Given problem: Could every line of the data be printed exactly as it reads?
+--
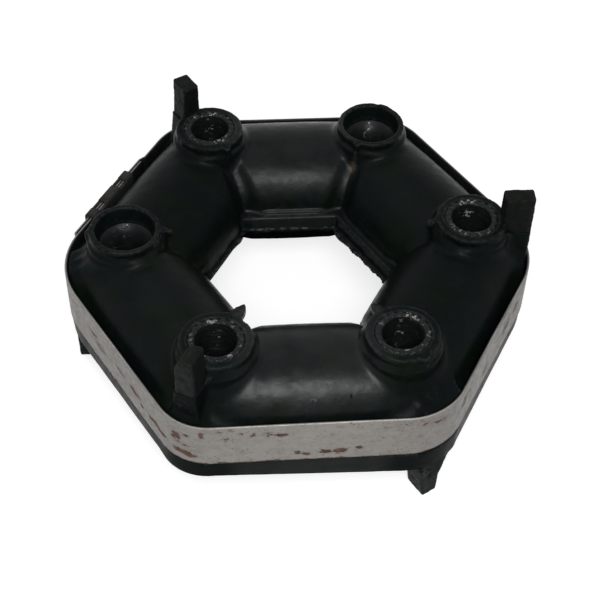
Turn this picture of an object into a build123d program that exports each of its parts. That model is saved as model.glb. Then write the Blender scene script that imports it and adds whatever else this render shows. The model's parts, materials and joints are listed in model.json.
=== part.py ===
"""Hexagonal rubber coupling for a car's drive shaft, with its steel assembly band.

Six bulged rubber barrels join six bonded metal inserts into one ring.  Each
insert holds a steel sleeve for a flange bolt, and ends in a bar
inside the band: three bars stand up past the ring and three reach down, where
the ring rests on them.  A band of steel strapping, closed by a crimped seal,
holds the ring squeezed for fitting.

The origin is at the middle of the ring, +Z is the axis of the shaft, and the
first bolt station lies on +X.  Sizes are in millimetres.
"""

import os
from math import cos, radians, sin, tan

from build123d import *

# ------------------------------------------------------------ driving sizes
# Bolt pattern and sleeves
bolt_circle_radius = 50.8
station_count = 6
bolt_bore = 11.6
sleeve_wall = 2.1
sleeve_length = 46.8
sleeve_proud = 0.2
sleeve_edge = 0.4
bore_chamfer = 0.6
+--
Right answer:
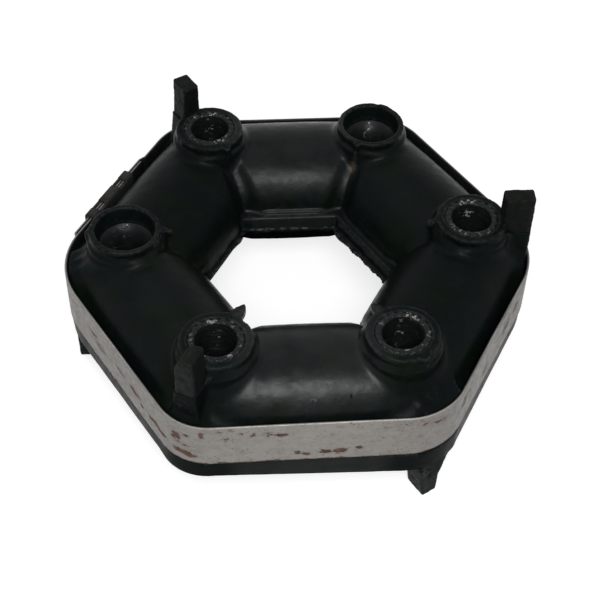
Turn this picture of an object into a build123d program that exports each of its parts. That model is saved as model.glb. Then write the Blender scene script that imports it and adds whatever else this render shows. The model's parts, materials and joints are listed in model.json.
=== part.py ===
"""Hexagonal rubber coupling for a car's drive shaft, with its steel assembly band.

Six bulged rubber barrels join six bonded metal inserts into one ring.  Each
insert holds a steel sleeve for a flange bolt, and ends in a bar
inside the band: three bars stand up past the ring and three reach down, where
the ring rests on them.  A band of steel strapping, closed by a crimped seal,
holds the ring squeezed for fitting.

The origin is at the middle of the ring, +Z is the axis of the shaft, and the
first bolt station lies on +X.  Sizes are in millimetres.
"""

import os
from math import cos, radians, sin, tan

from build123d import *

# ------------------------------------------------------------ driving sizes
# Bolt pattern and sleeves
bolt_circle_radius = 50.8
station_count = 6
bolt_bore = 11.6
sleeve_wall = 2.1
sleeve_length = 46.8
sleeve_proud = 0.2
sleeve_edge = 0.4
bore_chamfer = 0.6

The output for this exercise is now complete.